Problem to work on:
Beginning at the first line of the data, print each line exactly, stopping after the line that contains "pin_height = 30.0".

______________________________

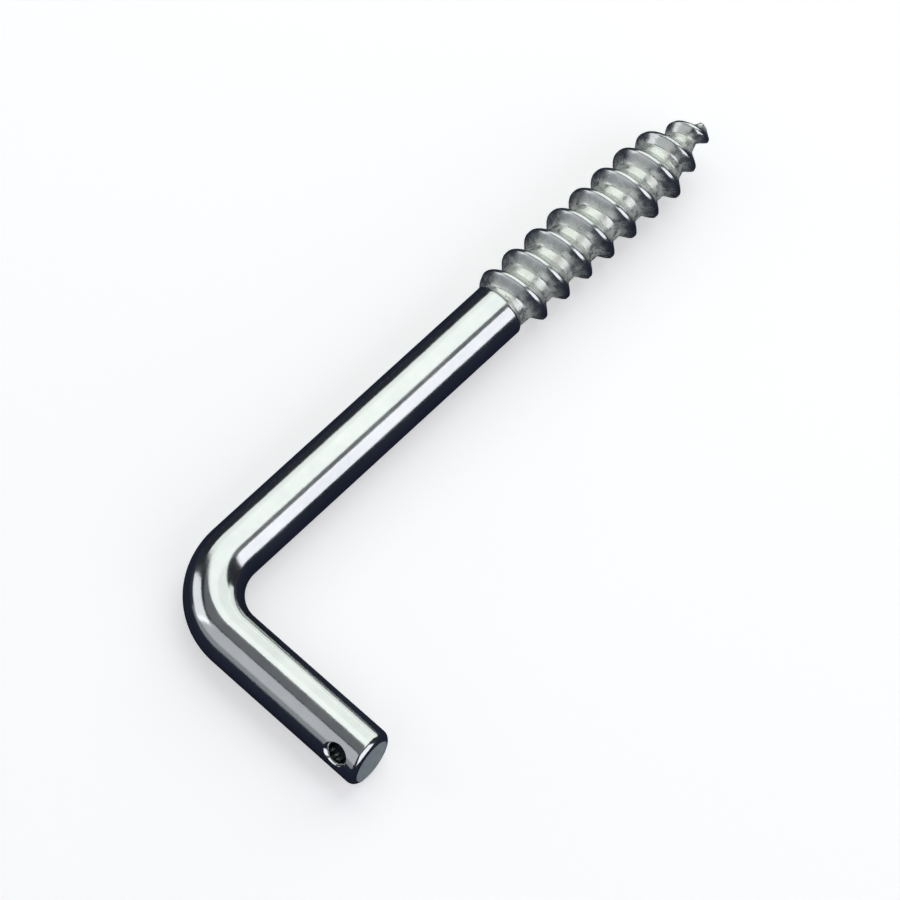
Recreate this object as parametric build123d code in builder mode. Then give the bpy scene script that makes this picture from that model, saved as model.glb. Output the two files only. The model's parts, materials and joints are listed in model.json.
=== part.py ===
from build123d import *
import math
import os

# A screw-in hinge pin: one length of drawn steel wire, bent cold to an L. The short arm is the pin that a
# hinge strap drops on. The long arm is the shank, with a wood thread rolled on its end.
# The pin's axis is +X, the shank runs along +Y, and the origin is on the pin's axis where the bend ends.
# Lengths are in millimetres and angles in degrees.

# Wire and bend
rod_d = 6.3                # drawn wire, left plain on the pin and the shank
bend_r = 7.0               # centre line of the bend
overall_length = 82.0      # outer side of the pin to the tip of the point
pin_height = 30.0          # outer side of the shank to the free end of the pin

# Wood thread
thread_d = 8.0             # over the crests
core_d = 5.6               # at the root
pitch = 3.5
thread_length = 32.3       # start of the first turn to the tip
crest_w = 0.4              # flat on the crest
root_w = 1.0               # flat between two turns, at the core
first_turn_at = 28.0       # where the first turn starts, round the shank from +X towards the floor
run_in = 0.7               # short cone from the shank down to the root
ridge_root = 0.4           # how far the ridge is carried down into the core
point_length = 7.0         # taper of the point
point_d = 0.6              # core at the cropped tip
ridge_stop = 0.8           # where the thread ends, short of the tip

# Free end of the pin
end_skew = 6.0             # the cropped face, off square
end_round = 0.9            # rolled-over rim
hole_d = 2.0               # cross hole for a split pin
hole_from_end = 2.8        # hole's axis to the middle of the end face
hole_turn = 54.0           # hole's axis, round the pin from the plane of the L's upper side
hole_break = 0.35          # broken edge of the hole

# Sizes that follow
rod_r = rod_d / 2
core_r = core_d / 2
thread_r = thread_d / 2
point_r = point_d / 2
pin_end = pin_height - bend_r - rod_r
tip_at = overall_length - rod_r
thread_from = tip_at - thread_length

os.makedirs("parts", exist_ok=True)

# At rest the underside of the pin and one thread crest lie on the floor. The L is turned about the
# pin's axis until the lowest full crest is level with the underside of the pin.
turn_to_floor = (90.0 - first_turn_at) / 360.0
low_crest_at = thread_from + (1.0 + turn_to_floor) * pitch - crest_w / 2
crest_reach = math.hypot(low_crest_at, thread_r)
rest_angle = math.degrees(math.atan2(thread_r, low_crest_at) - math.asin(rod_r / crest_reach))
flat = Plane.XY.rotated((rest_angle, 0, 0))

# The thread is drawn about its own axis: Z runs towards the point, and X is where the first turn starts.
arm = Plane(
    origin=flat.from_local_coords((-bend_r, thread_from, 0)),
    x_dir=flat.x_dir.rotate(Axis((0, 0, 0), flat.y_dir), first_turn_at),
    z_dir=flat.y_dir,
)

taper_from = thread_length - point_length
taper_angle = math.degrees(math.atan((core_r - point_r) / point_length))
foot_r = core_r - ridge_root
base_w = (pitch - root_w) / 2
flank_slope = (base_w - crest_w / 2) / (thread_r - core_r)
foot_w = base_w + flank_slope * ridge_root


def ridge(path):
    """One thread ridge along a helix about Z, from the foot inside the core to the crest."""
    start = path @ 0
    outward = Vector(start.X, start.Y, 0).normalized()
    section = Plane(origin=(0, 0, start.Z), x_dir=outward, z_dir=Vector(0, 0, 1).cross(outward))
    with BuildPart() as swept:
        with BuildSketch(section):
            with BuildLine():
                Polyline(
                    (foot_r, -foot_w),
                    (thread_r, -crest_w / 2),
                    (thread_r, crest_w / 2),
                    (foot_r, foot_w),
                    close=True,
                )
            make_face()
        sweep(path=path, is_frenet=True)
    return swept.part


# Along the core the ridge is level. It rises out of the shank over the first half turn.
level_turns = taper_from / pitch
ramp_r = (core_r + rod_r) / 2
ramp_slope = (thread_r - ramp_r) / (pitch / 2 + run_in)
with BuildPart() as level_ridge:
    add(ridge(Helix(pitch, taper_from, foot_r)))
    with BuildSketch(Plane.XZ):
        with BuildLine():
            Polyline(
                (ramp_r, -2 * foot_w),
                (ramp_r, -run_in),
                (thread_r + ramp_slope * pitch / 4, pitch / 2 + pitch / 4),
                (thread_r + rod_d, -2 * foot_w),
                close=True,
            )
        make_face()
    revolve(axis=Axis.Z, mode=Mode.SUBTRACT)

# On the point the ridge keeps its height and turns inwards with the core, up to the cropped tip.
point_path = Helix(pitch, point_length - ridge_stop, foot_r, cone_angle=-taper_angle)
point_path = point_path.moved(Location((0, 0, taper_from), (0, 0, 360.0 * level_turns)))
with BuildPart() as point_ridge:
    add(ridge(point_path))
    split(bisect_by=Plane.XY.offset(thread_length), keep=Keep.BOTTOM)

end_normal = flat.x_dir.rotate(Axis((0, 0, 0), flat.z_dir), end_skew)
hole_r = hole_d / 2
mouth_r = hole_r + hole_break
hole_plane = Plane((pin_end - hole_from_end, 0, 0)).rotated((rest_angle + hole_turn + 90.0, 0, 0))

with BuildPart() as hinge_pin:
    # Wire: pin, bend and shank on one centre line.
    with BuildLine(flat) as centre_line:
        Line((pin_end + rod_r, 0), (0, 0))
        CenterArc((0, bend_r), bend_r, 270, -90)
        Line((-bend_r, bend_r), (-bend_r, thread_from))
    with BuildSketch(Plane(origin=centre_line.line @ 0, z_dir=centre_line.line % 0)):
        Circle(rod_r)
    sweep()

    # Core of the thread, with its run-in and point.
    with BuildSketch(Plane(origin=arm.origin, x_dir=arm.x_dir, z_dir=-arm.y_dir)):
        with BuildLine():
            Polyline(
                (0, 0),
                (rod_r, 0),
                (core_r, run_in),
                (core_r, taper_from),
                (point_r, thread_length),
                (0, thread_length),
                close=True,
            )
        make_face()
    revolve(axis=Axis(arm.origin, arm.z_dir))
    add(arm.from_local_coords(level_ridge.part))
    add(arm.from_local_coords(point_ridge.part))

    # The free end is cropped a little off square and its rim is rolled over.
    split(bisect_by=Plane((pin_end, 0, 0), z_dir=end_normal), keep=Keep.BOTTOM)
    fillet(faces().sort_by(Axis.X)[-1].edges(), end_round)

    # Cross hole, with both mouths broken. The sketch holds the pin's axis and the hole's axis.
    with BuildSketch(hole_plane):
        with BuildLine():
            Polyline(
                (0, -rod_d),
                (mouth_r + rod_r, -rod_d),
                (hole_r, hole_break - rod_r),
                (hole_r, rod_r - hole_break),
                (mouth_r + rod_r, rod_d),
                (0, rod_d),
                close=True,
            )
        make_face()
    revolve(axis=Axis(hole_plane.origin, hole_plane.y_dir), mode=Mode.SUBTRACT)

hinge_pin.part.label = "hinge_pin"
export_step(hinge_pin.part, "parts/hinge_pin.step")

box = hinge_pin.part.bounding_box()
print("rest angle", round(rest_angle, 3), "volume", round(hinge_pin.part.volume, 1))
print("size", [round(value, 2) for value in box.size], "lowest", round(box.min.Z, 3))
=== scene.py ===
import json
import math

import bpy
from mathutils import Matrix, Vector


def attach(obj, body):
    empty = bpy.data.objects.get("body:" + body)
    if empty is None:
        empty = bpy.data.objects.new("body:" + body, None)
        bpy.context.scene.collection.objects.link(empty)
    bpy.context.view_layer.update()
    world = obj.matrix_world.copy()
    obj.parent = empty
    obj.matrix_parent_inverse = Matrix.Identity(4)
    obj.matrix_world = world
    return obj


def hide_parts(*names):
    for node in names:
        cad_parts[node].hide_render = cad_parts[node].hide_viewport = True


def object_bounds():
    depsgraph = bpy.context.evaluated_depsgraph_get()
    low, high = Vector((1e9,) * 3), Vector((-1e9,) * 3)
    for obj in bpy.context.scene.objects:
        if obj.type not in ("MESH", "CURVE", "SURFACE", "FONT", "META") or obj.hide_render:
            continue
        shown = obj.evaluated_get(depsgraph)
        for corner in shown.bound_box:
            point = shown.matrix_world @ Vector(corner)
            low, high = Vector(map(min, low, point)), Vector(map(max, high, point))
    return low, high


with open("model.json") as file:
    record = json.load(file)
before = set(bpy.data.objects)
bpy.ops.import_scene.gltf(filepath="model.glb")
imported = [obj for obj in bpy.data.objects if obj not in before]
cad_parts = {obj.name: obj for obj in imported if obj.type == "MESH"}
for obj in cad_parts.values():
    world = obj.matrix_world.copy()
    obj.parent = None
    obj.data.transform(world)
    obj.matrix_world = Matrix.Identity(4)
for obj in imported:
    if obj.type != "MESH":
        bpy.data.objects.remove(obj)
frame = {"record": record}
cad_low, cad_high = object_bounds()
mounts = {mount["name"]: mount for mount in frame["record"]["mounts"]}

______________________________

Solved exercise:
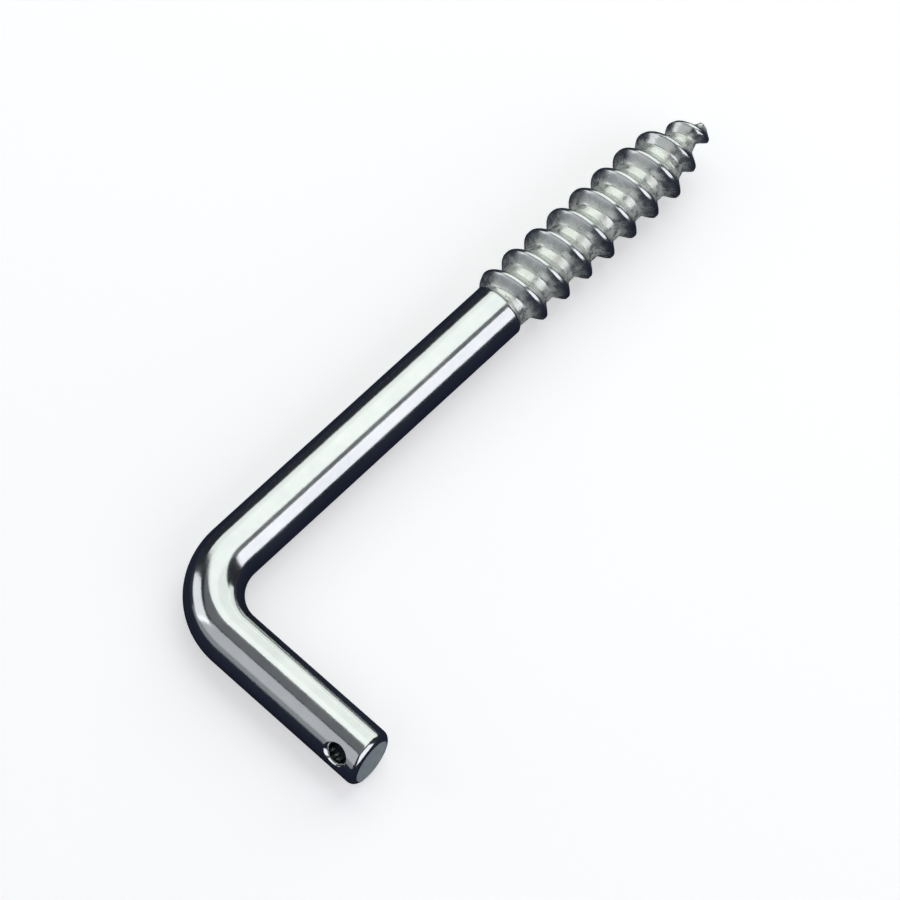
Recreate this object as parametric build123d code in builder mode. Then give the bpy scene script that makes this picture from that model, saved as model.glb. Output the two files only. The model's parts, materials and joints are listed in model.json.
=== part.py ===
from build123d import *
import math
import os

# A screw-in hinge pin: one length of drawn steel wire, bent cold to an L. The short arm is the pin that a
# hinge strap drops on. The long arm is the shank, with a wood thread rolled on its end.
# The pin's axis is +X, the shank runs along +Y, and the origin is on the pin's axis where the bend ends.
# Lengths are in millimetres and angles in degrees.

# Wire and bend
rod_d = 6.3                # drawn wire, left plain on the pin and the shank
bend_r = 7.0               # centre line of the bend
overall_length = 82.0      # outer side of the pin to the tip of the point
pin_height = 30.0          # outer side of the shank to the free end of the pin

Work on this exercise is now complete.